We have a talented, effective and aggressive team of programmers and developers here at Miva Merchant but no matter how big or effective that team becomes, we'll always have more items on our to do list for the product roadmap then we'll ever be able to accomplish.
What you say NO to is generally far more important than the things you say YES to adding to your product. It takes discipline and understanding of your product and how your customers use it, to be able to tell them no when they consistently ask for something. Just because a customer is asking for it doesn't mean it's the right thing to add.
Another key note on this subject is that in my history of running and being involved with Miva Merchant, I can't recall many times when the next "big thing" came from customer requests.
As a rule customers are requesting things that they perceive will make their life or workflow easier at that moment without having a holistic view on their workflow or even having fully thought through the problem they're trying to solve. If all you do is add products to reduce customers perceived pain one small request at a time, you'll end up way off course.

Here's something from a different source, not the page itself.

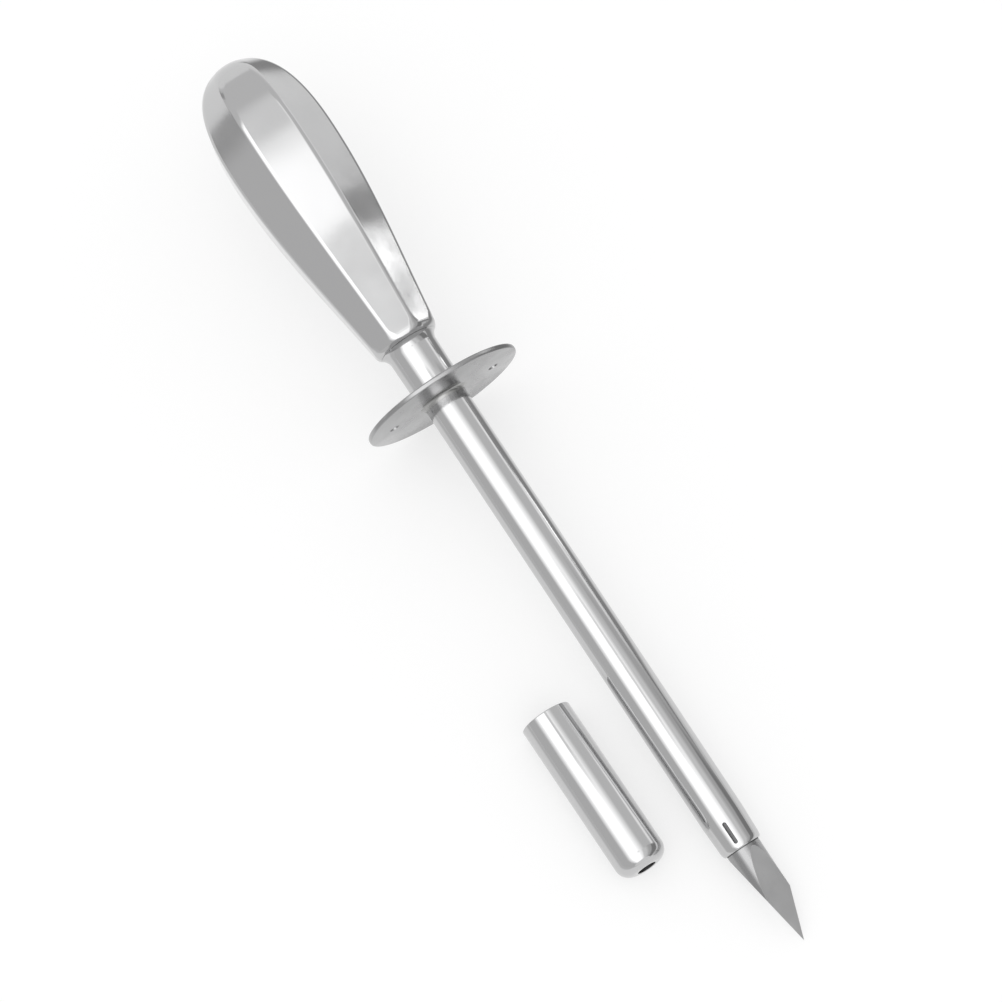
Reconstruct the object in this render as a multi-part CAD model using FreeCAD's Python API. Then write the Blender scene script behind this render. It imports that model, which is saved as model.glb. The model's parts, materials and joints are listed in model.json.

The art in this process is being involved and watching how your customers are using your product and understanding the larger goals of their business. From that perspective you can often times see the "forest for the trees" as the cliche goes and fundamentally improve your product for a large portion of your user base and solve the original problem in a wholly unique way.
Ultimately my experience in running Miva Merchant leads me to believe that people will respond positively to operating in a consistent manner, even when that means you don't solve all of their problems or always make everyone happy.
Consistency, execution and being fair if you will, is all that most people could ever ask for.
Carlos Rivera says:
I can personally vouch for Rick. He does everything he talks about in the above article, and more.
Takeaway point: It really makes a difference when you care about your customers, interact with them, and genuinely show you care.